[Start]
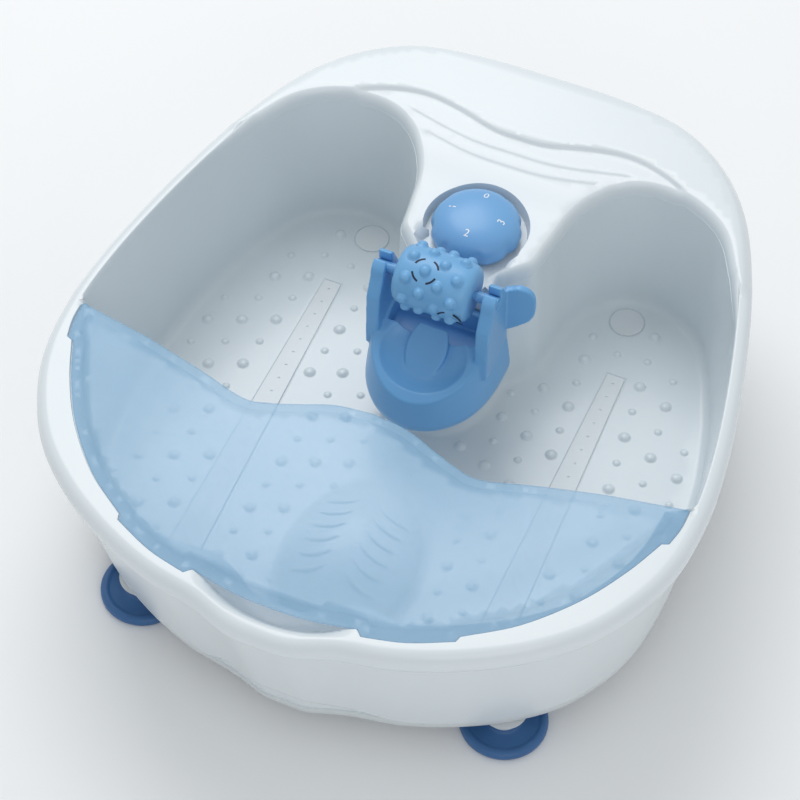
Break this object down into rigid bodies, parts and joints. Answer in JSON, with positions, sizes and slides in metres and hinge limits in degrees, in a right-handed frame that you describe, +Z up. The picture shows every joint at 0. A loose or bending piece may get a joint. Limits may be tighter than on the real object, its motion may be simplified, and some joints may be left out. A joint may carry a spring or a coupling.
{
  "type": "foot spa basin",
  "caption": "Two-well foot spa basin with pouring spout, clear blue splash guard, mode dial, lift-off cradle with nubbed massage roller, bubble strips and rubber feet.",
  "frame": {"origin": "under the middle of the basin, at the level of the soles of its feet", "axes": "+Z up, -Y towards the pouring spout, +X to the right of someone who looks at the basin from the spout end"},
  "size_m": [0.364, 0.408, 0.1576],
  "materials": {
    "white_shell": "satin",
    "white_base": "satin",
    "white_trim": "satin",
    "guard_clear_blue": "gloss",
    "blue_plastic": "satin",
    "blue_roller": "satin",
    "blue_knob": "satin",
    "navy_rubber": "satin",
    "black_rubber": "matte",
    "dark_plastic": "matte",
    "zinc_steel": "satin",
    "heater_foil": "satin",
    "brass_weight": "satin",
    "copper_coil": "gloss",
    "dark_magnet": "matte",
    "clear_tube": "gloss"
  },
  "bodies": {
    "basin": {"tub": "white_shell", "base_cover": "white_base", "bubble_strip_left": "white_trim", "bubble_strip_right": "white_trim", "heel_disc_left": "white_trim", "heel_disc_right": "white_trim", "rotary_switch": "dark_plastic", "switch_nut": "zinc_steel", "knob_seal": "black_rubber", "foot_front_left": "navy_rubber", "foot_front_right": "navy_rubber", "foot_rear_left": "navy_rubber", "foot_rear_right": "navy_rubber", "foot_screws": "zinc_steel", "base_screws": "zinc_steel", "heater_plate": "heater_foil", "heater_clamps": "zinc_steel", "thermostat": "dark_plastic", "thermal_fuse": "zinc_steel", "vibration_motor": "zinc_steel", "motor_sleeve": "black_rubber", "motor_bracket": "white_trim", "motor_strap": "zinc_steel", "pump_frame": "dark_plastic", "pump_coil": "copper_coil", "pump_diaphragm": "black_rubber", "pump_lid": "white_trim", "air_manifold": "clear_tube", "air_duct_left": "white_trim", "air_duct_right": "white_trim", "check_valve": "blue_plastic", "terminal_block": "dark_plastic", "inlet_gland": "black_rubber"},
    "knob": {"control_knob": "blue_knob", "knob_shaft": "zinc_steel"},
    "guard": {"splash_guard": "guard_clear_blue"},
    "cradle": {"roller_cradle": "blue_plastic"},
    "roller": {"roller_sleeve": "blue_roller", "roller_axle": "blue_plastic"},
    "rotor": {"motor_shaft": "zinc_steel", "eccentric_weight": "brass_weight"},
    "pump_lever": {"pump_arm": "zinc_steel", "pump_magnet": "dark_magnet"}
  },
  "joints": [
    {"name": "knob_turn", "type": "hinge", "parent": "basin", "child": "knob", "pos_m": [0, 0.086, 0.125], "axis": [0, 0, 1], "range_deg": [-270, 0]},
    {"name": "guard_lift", "type": "slide", "parent": "basin", "child": "guard", "axis": [0, 0, 1], "range_m": [0, 0.12]},
    {"name": "cradle_lift", "type": "slide", "parent": "basin", "child": "cradle", "axis": [0, 0, 1], "range_m": [0, 0.1]},
    {"name": "roller_spin", "type": "hinge", "parent": "cradle", "child": "roller", "pos_m": [0, 0.03, 0.138], "axis": [1, 0, 0], "continuous": true},
    {"name": "rotor_spin", "type": "hinge", "parent": "basin", "child": "rotor", "pos_m": [0.01, 0.1, 0.042], "axis": [1, 0, 0], "continuous": true},
    {"name": "pump_rock", "type": "hinge", "parent": "basin", "child": "pump_lever", "pos_m": [-0.022, 0.162, 0.0406], "axis": [0, 1, 0], "range_deg": [-1.5, 1.5]}
  ]
}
[End]
• **Objective**
Word for word, write out all of the data above.

• **Reply**
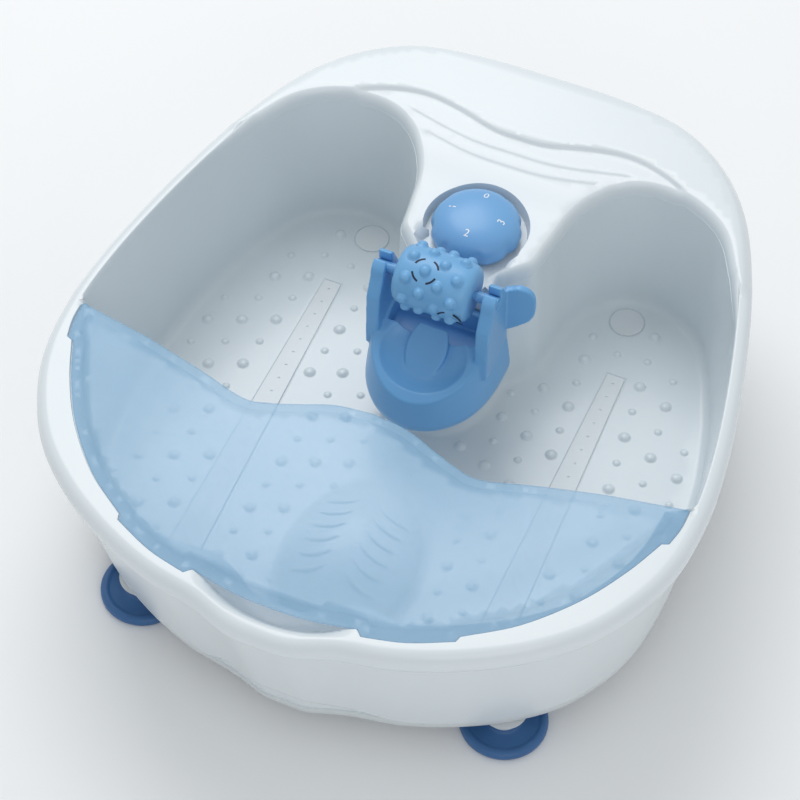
Break this object down into rigid bodies, parts and joints. Answer in JSON, with positions, sizes and slides in metres and hinge limits in degrees, in a right-handed frame that you describe, +Z up. The picture shows every joint at 0. A loose or bending piece may get a joint. Limits may be tighter than on the real object, its motion may be simplified, and some joints may be left out. A joint may carry a spring or a coupling.
{
  "type": "foot spa basin",
  "caption": "Two-well foot spa basin with pouring spout, clear blue splash guard, mode dial, lift-off cradle with nubbed massage roller, bubble strips and rubber feet.",
  "frame": {"origin": "under the middle of the basin, at the level of the soles of its feet", "axes": "+Z up, -Y towards the pouring spout, +X to the right of someone who looks at the basin from the spout end"},
  "size_m": [0.364, 0.408, 0.1576],
  "materials": {
    "white_shell": "satin",
    "white_base": "satin",
    "white_trim": "satin",
    "guard_clear_blue": "gloss",
    "blue_plastic": "satin",
    "blue_roller": "satin",
    "blue_knob": "satin",
    "navy_rubber": "satin",
    "black_rubber": "matte",
    "dark_plastic": "matte",
    "zinc_steel": "satin",
    "heater_foil": "satin",
    "brass_weight": "satin",
    "copper_coil": "gloss",
    "dark_magnet": "matte",
    "clear_tube": "gloss"
  },
  "bodies": {
    "basin": {"tub": "white_shell", "base_cover": "white_base", "bubble_strip_left": "white_trim", "bubble_strip_right": "white_trim", "heel_disc_left": "white_trim", "heel_disc_right": "white_trim", "rotary_switch": "dark_plastic", "switch_nut": "zinc_steel", "knob_seal": "black_rubber", "foot_front_left": "navy_rubber", "foot_front_right": "navy_rubber", "foot_rear_left": "navy_rubber", "foot_rear_right": "navy_rubber", "foot_screws": "zinc_steel", "base_screws": "zinc_steel", "heater_plate": "heater_foil", "heater_clamps": "zinc_steel", "thermostat": "dark_plastic", "thermal_fuse": "zinc_steel", "vibration_motor": "zinc_steel", "motor_sleeve": "black_rubber", "motor_bracket": "white_trim", "motor_strap": "zinc_steel", "pump_frame": "dark_plastic", "pump_coil": "copper_coil", "pump_diaphragm": "black_rubber", "pump_lid": "white_trim", "air_manifold": "clear_tube", "air_duct_left": "white_trim", "air_duct_right": "white_trim", "check_valve": "blue_plastic", "terminal_block": "dark_plastic", "inlet_gland": "black_rubber"},
    "knob": {"control_knob": "blue_knob", "knob_shaft": "zinc_steel"},
    "guard": {"splash_guard": "guard_clear_blue"},
    "cradle": {"roller_cradle": "blue_plastic"},
    "roller": {"roller_sleeve": "blue_roller", "roller_axle": "blue_plastic"},
    "rotor": {"motor_shaft": "zinc_steel", "eccentric_weight": "brass_weight"},
    "pump_lever": {"pump_arm": "zinc_steel", "pump_magnet": "dark_magnet"}
  },
  "joints": [
    {"name": "knob_turn", "type": "hinge", "parent": "basin", "child": "knob", "pos_m": [0, 0.086, 0.125], "axis": [0, 0, 1], "range_deg": [-270, 0]},
    {"name": "guard_lift", "type": "slide", "parent": "basin", "child": "guard", "axis": [0, 0, 1], "range_m": [0, 0.12]},
    {"name": "cradle_lift", "type": "slide", "parent": "basin", "child": "cradle", "axis": [0, 0, 1], "range_m": [0, 0.1]},
    {"name": "roller_spin", "type": "hinge", "parent": "cradle", "child": "roller", "pos_m": [0, 0.03, 0.138], "axis": [1, 0, 0], "continuous": true},
    {"name": "rotor_spin", "type": "hinge", "parent": "basin", "child": "rotor", "pos_m": [0.01, 0.1, 0.042], "axis": [1, 0, 0], "continuous": true},
    {"name": "pump_rock", "type": "hinge", "parent": "basin", "child": "pump_lever", "pos_m": [-0.022, 0.162, 0.0406], "axis": [0, 1, 0], "range_deg": [-1.5, 1.5]}
  ]
}